## Directive
Write out all of the lines below, exactly and completely.

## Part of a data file
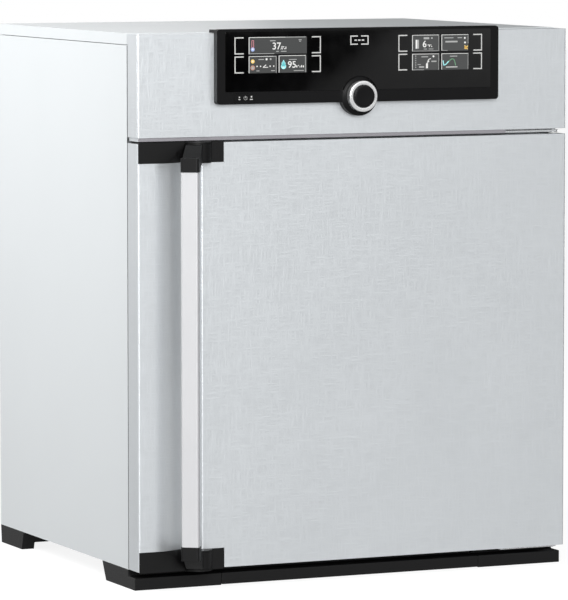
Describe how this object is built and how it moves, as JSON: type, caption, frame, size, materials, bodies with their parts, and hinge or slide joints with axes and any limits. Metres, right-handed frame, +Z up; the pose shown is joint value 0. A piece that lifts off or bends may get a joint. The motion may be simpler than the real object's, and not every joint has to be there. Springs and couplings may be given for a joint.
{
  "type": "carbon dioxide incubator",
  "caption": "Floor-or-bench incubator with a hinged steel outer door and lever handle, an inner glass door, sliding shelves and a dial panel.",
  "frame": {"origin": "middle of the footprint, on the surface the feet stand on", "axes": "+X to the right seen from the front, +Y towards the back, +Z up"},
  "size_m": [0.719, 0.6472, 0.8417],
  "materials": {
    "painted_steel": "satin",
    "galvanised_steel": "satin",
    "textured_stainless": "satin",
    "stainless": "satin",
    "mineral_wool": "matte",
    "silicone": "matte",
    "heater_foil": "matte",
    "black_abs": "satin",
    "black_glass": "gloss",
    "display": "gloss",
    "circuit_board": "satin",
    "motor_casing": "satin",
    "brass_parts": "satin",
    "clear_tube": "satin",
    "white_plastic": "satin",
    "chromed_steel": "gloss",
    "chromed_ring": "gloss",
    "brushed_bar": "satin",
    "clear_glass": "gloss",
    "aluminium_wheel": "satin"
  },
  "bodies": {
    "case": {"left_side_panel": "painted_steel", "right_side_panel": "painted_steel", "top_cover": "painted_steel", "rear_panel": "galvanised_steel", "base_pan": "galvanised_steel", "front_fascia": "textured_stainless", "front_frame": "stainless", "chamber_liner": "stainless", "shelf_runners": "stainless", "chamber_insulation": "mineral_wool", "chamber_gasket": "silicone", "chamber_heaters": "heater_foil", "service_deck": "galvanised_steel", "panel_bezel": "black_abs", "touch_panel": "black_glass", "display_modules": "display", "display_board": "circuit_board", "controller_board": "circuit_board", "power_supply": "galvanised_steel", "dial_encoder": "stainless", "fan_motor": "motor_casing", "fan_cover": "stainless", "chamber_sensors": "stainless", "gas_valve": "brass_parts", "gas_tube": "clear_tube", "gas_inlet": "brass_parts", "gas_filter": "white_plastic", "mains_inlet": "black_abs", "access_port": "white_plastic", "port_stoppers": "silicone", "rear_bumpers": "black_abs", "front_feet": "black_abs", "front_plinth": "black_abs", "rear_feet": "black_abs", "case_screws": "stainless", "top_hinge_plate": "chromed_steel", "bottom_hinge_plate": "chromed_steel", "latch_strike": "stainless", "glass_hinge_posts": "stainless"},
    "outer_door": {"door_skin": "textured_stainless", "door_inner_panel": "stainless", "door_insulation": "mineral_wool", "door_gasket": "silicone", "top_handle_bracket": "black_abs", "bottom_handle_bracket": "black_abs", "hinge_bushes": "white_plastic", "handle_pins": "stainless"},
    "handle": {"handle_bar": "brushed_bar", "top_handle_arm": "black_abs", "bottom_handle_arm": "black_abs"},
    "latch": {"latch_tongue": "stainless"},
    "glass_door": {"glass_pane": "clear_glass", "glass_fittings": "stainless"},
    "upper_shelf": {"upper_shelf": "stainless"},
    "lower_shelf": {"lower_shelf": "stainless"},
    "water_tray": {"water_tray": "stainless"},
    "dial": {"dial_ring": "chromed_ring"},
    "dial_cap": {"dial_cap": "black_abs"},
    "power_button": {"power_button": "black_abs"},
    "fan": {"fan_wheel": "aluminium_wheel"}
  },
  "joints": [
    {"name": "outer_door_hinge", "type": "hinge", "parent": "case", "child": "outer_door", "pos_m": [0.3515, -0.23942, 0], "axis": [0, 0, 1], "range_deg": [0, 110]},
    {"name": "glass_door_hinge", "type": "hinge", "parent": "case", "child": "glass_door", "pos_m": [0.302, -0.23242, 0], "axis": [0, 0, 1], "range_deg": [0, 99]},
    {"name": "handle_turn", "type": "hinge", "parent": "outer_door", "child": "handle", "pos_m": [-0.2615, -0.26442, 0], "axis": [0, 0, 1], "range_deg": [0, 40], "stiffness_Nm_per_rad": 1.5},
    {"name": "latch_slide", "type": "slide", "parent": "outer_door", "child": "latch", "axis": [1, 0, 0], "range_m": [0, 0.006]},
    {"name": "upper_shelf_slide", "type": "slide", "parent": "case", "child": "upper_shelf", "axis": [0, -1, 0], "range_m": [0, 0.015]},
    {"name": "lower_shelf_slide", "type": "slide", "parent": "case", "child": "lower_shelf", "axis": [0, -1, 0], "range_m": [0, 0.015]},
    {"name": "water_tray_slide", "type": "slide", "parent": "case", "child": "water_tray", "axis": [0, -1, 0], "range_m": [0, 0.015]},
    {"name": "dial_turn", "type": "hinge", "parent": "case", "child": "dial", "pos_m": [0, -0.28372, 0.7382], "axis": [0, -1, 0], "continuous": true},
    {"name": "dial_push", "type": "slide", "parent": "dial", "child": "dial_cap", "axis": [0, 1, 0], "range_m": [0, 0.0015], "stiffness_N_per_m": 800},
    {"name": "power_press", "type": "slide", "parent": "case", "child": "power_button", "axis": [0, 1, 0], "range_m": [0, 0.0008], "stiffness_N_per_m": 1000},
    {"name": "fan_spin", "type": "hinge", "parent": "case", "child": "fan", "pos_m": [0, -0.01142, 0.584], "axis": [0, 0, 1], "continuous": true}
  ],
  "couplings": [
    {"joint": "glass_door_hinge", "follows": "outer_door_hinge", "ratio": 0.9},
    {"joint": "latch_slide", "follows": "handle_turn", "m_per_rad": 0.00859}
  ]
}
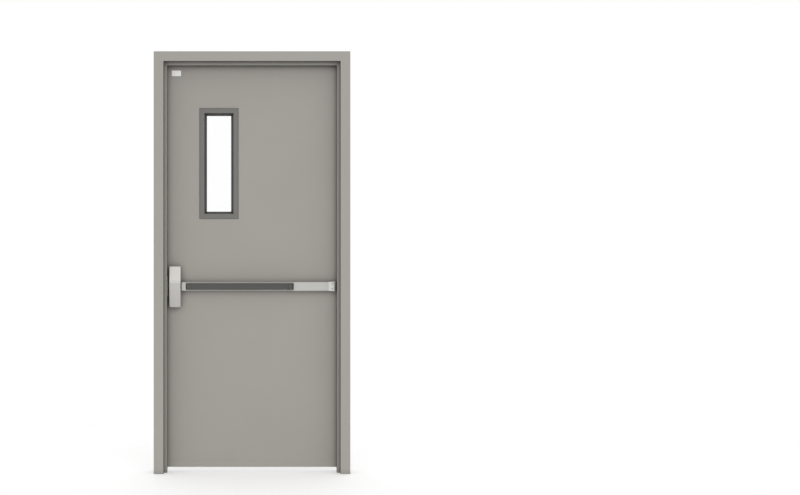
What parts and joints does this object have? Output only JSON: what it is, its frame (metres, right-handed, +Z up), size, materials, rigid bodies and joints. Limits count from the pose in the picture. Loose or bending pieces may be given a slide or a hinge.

## Reply
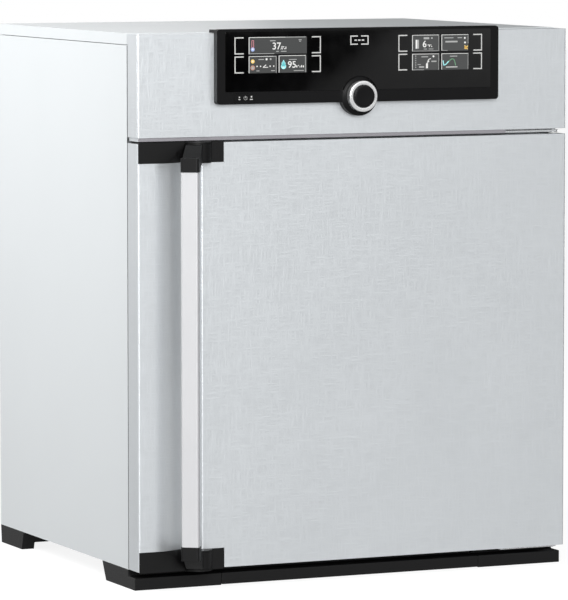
Describe how this object is built and how it moves, as JSON: type, caption, frame, size, materials, bodies with their parts, and hinge or slide joints with axes and any limits. Metres, right-handed frame, +Z up; the pose shown is joint value 0. A piece that lifts off or bends may get a joint. The motion may be simpler than the real object's, and not every joint has to be there. Springs and couplings may be given for a joint.
{
  "type": "carbon dioxide incubator",
  "caption": "Floor-or-bench incubator with a hinged steel outer door and lever handle, an inner glass door, sliding shelves and a dial panel.",
  "frame": {"origin": "middle of the footprint, on the surface the feet stand on", "axes": "+X to the right seen from the front, +Y towards the back, +Z up"},
  "size_m": [0.719, 0.6472, 0.8417],
  "materials": {
    "painted_steel": "satin",
    "galvanised_steel": "satin",
    "textured_stainless": "satin",
    "stainless": "satin",
    "mineral_wool": "matte",
    "silicone": "matte",
    "heater_foil": "matte",
    "black_abs": "satin",
    "black_glass": "gloss",
    "display": "gloss",
    "circuit_board": "satin",
    "motor_casing": "satin",
    "brass_parts": "satin",
    "clear_tube": "satin",
    "white_plastic": "satin",
    "chromed_steel": "gloss",
    "chromed_ring": "gloss",
    "brushed_bar": "satin",
    "clear_glass": "gloss",
    "aluminium_wheel": "satin"
  },
  "bodies": {
    "case": {"left_side_panel": "painted_steel", "right_side_panel": "painted_steel", "top_cover": "painted_steel", "rear_panel": "galvanised_steel", "base_pan": "galvanised_steel", "front_fascia": "textured_stainless", "front_frame": "stainless", "chamber_liner": "stainless", "shelf_runners": "stainless", "chamber_insulation": "mineral_wool", "chamber_gasket": "silicone", "chamber_heaters": "heater_foil", "service_deck": "galvanised_steel", "panel_bezel": "black_abs", "touch_panel": "black_glass", "display_modules": "display", "display_board": "circuit_board", "controller_board": "circuit_board", "power_supply": "galvanised_steel", "dial_encoder": "stainless", "fan_motor": "motor_casing", "fan_cover": "stainless", "chamber_sensors": "stainless", "gas_valve": "brass_parts", "gas_tube": "clear_tube", "gas_inlet": "brass_parts", "gas_filter": "white_plastic", "mains_inlet": "black_abs", "access_port": "white_plastic", "port_stoppers": "silicone", "rear_bumpers": "black_abs", "front_feet": "black_abs", "front_plinth": "black_abs", "rear_feet": "black_abs", "case_screws": "stainless", "top_hinge_plate": "chromed_steel", "bottom_hinge_plate": "chromed_steel", "latch_strike": "stainless", "glass_hinge_posts": "stainless"},
    "outer_door": {"door_skin": "textured_stainless", "door_inner_panel": "stainless", "door_insulation": "mineral_wool", "door_gasket": "silicone", "top_handle_bracket": "black_abs", "bottom_handle_bracket": "black_abs", "hinge_bushes": "white_plastic", "handle_pins": "stainless"},
    "handle": {"handle_bar": "brushed_bar", "top_handle_arm": "black_abs", "bottom_handle_arm": "black_abs"},
    "latch": {"latch_tongue": "stainless"},
    "glass_door": {"glass_pane": "clear_glass", "glass_fittings": "stainless"},
    "upper_shelf": {"upper_shelf": "stainless"},
    "lower_shelf": {"lower_shelf": "stainless"},
    "water_tray": {"water_tray": "stainless"},
    "dial": {"dial_ring": "chromed_ring"},
    "dial_cap": {"dial_cap": "black_abs"},
    "power_button": {"power_button": "black_abs"},
    "fan": {"fan_wheel": "aluminium_wheel"}
  },
  "joints": [
    {"name": "outer_door_hinge", "type": "hinge", "parent": "case", "child": "outer_door", "pos_m": [0.3515, -0.23942, 0], "axis": [0, 0, 1], "range_deg": [0, 110]},
    {"name": "glass_door_hinge", "type": "hinge", "parent": "case", "child": "glass_door", "pos_m": [0.302, -0.23242, 0], "axis": [0, 0, 1], "range_deg": [0, 99]},
    {"name": "handle_turn", "type": "hinge", "parent": "outer_door", "child": "handle", "pos_m": [-0.2615, -0.26442, 0], "axis": [0, 0, 1], "range_deg": [0, 40], "stiffness_Nm_per_rad": 1.5},
    {"name": "latch_slide", "type": "slide", "parent": "outer_door", "child": "latch", "axis": [1, 0, 0], "range_m": [0, 0.006]},
    {"name": "upper_shelf_slide", "type": "slide", "parent": "case", "child": "upper_shelf", "axis": [0, -1, 0], "range_m": [0, 0.015]},
    {"name": "lower_shelf_slide", "type": "slide", "parent": "case", "child": "lower_shelf", "axis": [0, -1, 0], "range_m": [0, 0.015]},
    {"name": "water_tray_slide", "type": "slide", "parent": "case", "child": "water_tray", "axis": [0, -1, 0], "range_m": [0, 0.015]},
    {"name": "dial_turn", "type": "hinge", "parent": "case", "child": "dial", "pos_m": [0, -0.28372, 0.7382], "axis": [0, -1, 0], "continuous": true},
    {"name": "dial_push", "type": "slide", "parent": "dial", "child": "dial_cap", "axis": [0, 1, 0], "range_m": [0, 0.0015], "stiffness_N_per_m": 800},
    {"name": "power_press", "type": "slide", "parent": "case", "child": "power_button", "axis": [0, 1, 0], "range_m": [0, 0.0008], "stiffness_N_per_m": 1000},
    {"name": "fan_spin", "type": "hinge", "parent": "case", "child": "fan", "pos_m": [0, -0.01142, 0.584], "axis": [0, 0, 1], "continuous": true}
  ],
  "couplings": [
    {"joint": "glass_door_hinge", "follows": "outer_door_hinge", "ratio": 0.9},
    {"joint": "latch_slide", "follows": "handle_turn", "m_per_rad": 0.00859}
  ]
}
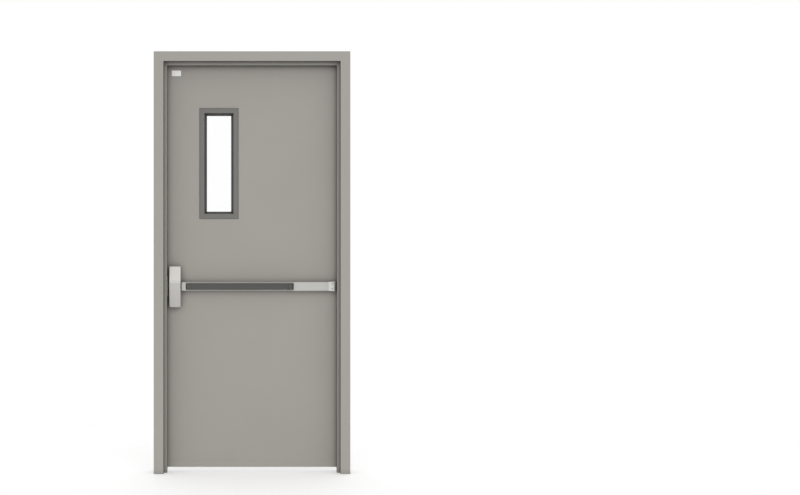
What parts and joints does this object have? Output only JSON: what it is, its frame (metres, right-handed, +Z up), size, materials, rigid bodies and joints. Limits count from the pose in the picture. Loose or bending pieces may be given a slide or a hinge.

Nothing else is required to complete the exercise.